### PROBLEM DESCRIPTION
Copy exactly the lines from the start of the data below through the one that carries "socket.default_value = value", and only those.

### INFORMATION PROVIDED

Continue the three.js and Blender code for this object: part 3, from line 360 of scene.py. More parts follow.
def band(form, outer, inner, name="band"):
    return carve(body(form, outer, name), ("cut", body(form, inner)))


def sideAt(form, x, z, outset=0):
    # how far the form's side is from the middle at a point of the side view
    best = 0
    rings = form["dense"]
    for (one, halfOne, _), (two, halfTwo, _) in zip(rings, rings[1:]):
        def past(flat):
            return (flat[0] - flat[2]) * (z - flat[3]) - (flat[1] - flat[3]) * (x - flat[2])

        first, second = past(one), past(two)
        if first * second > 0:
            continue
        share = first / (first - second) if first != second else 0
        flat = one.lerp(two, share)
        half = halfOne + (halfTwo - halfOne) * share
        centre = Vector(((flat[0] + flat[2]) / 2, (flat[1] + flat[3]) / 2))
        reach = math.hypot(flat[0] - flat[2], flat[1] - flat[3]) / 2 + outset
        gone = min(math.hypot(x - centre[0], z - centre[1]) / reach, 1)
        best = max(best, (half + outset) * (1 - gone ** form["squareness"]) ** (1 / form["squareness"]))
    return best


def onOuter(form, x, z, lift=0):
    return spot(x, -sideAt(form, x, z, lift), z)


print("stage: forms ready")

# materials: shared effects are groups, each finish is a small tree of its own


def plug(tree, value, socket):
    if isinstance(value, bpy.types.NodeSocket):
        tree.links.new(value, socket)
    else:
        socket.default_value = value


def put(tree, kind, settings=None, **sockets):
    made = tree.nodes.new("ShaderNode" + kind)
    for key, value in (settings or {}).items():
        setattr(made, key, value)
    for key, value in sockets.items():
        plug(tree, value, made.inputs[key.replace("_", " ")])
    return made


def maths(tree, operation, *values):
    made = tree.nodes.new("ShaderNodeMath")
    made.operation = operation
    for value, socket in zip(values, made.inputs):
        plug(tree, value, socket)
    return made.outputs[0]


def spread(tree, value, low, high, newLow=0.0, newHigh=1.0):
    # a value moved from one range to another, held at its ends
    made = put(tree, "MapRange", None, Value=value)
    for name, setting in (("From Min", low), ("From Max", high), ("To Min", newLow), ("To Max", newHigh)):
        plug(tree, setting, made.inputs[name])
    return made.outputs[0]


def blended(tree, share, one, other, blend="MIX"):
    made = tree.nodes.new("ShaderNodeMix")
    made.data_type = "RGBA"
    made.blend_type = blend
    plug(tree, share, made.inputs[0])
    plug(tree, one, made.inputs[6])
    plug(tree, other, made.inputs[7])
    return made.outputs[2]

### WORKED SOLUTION
Continue the three.js and Blender code for this object: part 3, from line 360 of scene.py. More parts follow.
def band(form, outer, inner, name="band"):
    return carve(body(form, outer, name), ("cut", body(form, inner)))


def sideAt(form, x, z, outset=0):
    # how far the form's side is from the middle at a point of the side view
    best = 0
    rings = form["dense"]
    for (one, halfOne, _), (two, halfTwo, _) in zip(rings, rings[1:]):
        def past(flat):
            return (flat[0] - flat[2]) * (z - flat[3]) - (flat[1] - flat[3]) * (x - flat[2])

        first, second = past(one), past(two)
        if first * second > 0:
            continue
        share = first / (first - second) if first != second else 0
        flat = one.lerp(two, share)
        half = halfOne + (halfTwo - halfOne) * share
        centre = Vector(((flat[0] + flat[2]) / 2, (flat[1] + flat[3]) / 2))
        reach = math.hypot(flat[0] - flat[2], flat[1] - flat[3]) / 2 + outset
        gone = min(math.hypot(x - centre[0], z - centre[1]) / reach, 1)
        best = max(best, (half + outset) * (1 - gone ** form["squareness"]) ** (1 / form["squareness"]))
    return best


def onOuter(form, x, z, lift=0):
    return spot(x, -sideAt(form, x, z, lift), z)


print("stage: forms ready")

# materials: shared effects are groups, each finish is a small tree of its own


def plug(tree, value, socket):
    if isinstance(value, bpy.types.NodeSocket):
        tree.links.new(value, socket)
    else:
        socket.default_value = value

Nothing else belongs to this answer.